On the front page of today’s Times it says ministers are thinking of scrapping the free schools policy in order to give more money to schools. I hope it’s not true. Not only would it constitute a terrible loss of self-confidence on the Government’s part and confirm the narrative that the Conservatives are enacting Labour’s manifesto rather than their own. It would also be a betrayal of the thousands of people who’ve set up free schools and are in the process of setting them up. We have taken on the educational establishment and put our necks on the line at the behest of successive Conservative Education Secretaries. Are they really going to abandon us now?
It would be particularly insane to throw the policy out the window at this point as it is just beginning to bear fruit. Free schools are more likely to be rated Outstanding by Ofsted than council-run schools, more popular with parents and getting better results. To give just one example, the King’s College London Mathematics School, a free school in Kennington, topped a new league table published last week showing A level results in STEM subjects.
Free schools are also the most cost-effective way of delivering much-needed new school places – and according to the Government’s own calculations it will need 174,000 primary places and 284,000 secondary places by 2020. It is a myth that free schools are being opened where they’re not needed. The Department for Education estimates that more than 80 per cent of the free schools opened or approved to open since 2013 are in areas where there’s a demographic need for more places, with three times as many being in England’s most deprived areas as the least deprived.
How else will the Government create new school places? One alternative is to encourage local authorities to expand their existing schools, but the difficulty with this is that they have a track record of doing that in failing schools. In the 2015-16 academic year, more than 7,500 primary school places were created in schools rated Requires Improvement or Inadequate by Ofsted, while 3,678 secondary school places were created in equivalent schools. Over the five-year period before that, 71,000 school places were created in failing primary schools, with an additional 42,000 in failing secondary schools.
Nor is it practical to expect local authorities to expand successful schools. Since 2009, 444,337 additional new places have been created in schools that are Good or Outstanding and there is little or no room for them to take any more. Forcing these schools to expand by such a large amount has created enormous pressure, making it difficult for them to maintain standards. For instance, Acton High School was rated Good in 2013 and since then has been forced by Ealing Council to take in an additional 200 pupils. In its most recent Ofsted inspection earlier this year it was rated Inadequate. In the past year, over 50 schools have seen their Ofsted ratings fall from Good or Outstanding to Inadequate as they have been forced to accommodate more pupils.
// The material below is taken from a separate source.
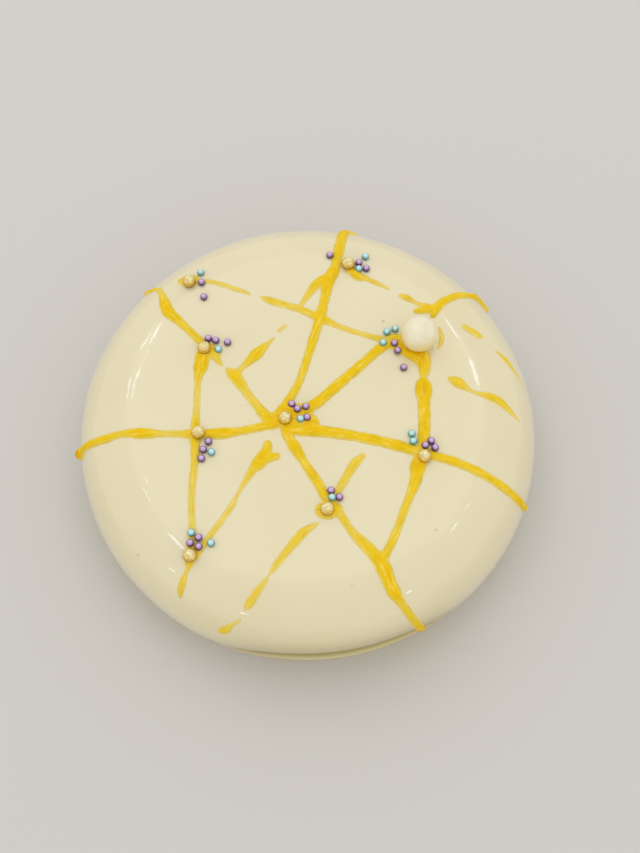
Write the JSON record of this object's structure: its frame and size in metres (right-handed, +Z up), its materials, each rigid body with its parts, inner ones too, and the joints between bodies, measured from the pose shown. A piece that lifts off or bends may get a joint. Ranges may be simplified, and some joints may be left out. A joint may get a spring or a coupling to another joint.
{
  "type": "birthday cake",
  "caption": "Whole round birthday cake in pale cream glaze, with criss-crossing threads of yellow gel, clusters of sugar pearls and a white chocolate ball.",
  "frame": {"origin": "centre of the cake's flat round base, which lies on the surface it stands on", "axes": "+Z up, out of the decorated top; -Y is the side nearest the viewer in the picture and +X is to the viewer's right"},
  "size_m": [0.2008, 0.1982, 0.0648],
  "materials": {
    "glaze": "soft gel glaze with a wet mirror gloss, pale cream yellow",
    "gel": "clear-looking yellow topping gel, wet gloss, paler where it is thin",
    "gold_pearl": "satin metallic sugar coating",
    "purple_pearl": "pearly sugar coating",
    "turquoise_pearl": "pearly sugar coating",
    "white_chocolate": "smooth white chocolate with a satin shine"
  },
  "bodies": {
    "root": {"cake": "glaze", "chocolate_ball": "white_chocolate"}
  },
  "joints": []
}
If the Government wants to save money when it comes to new schools, it can do that without scrapping the free schools programme. The most cost-effective way of setting up a new free school is to allow it to open on the site of an existing school. This is a common way of setting up charter schools in America. For instance, in New York City so many charter schools have been allowed to open like this that 300,000 of the city’s students attended school in a building hosting more than one school in 2013.
Rather than expand local authority schools that have been rated Requires Improvement or Inadequate in areas with a demographic need for new places, why not allow free schools to be set up on the sites of those schools instead? In America this has sometimes led to tension between the two co-located schools, but it has also led to collaboration, with an exchange of best practice. See here, for example.
There is one final reason why the Conservatives should not abandon the policy. There is now a chance – not a high chance, but a chance nonetheless – that Jeremy Corbyn will be our next Prime Minister. We should be in no doubt that his government will make life as difficult as possible for free schools – Labour said as much in its manifesto. People like me will be in the trenches, doing our best to defend these fantastic schools. Without the Conservatives by our side, what hope do we have? The Corbynistas and their storm-troopers will be able to point to this U-turn and say, “Even your own side has abandoned you.”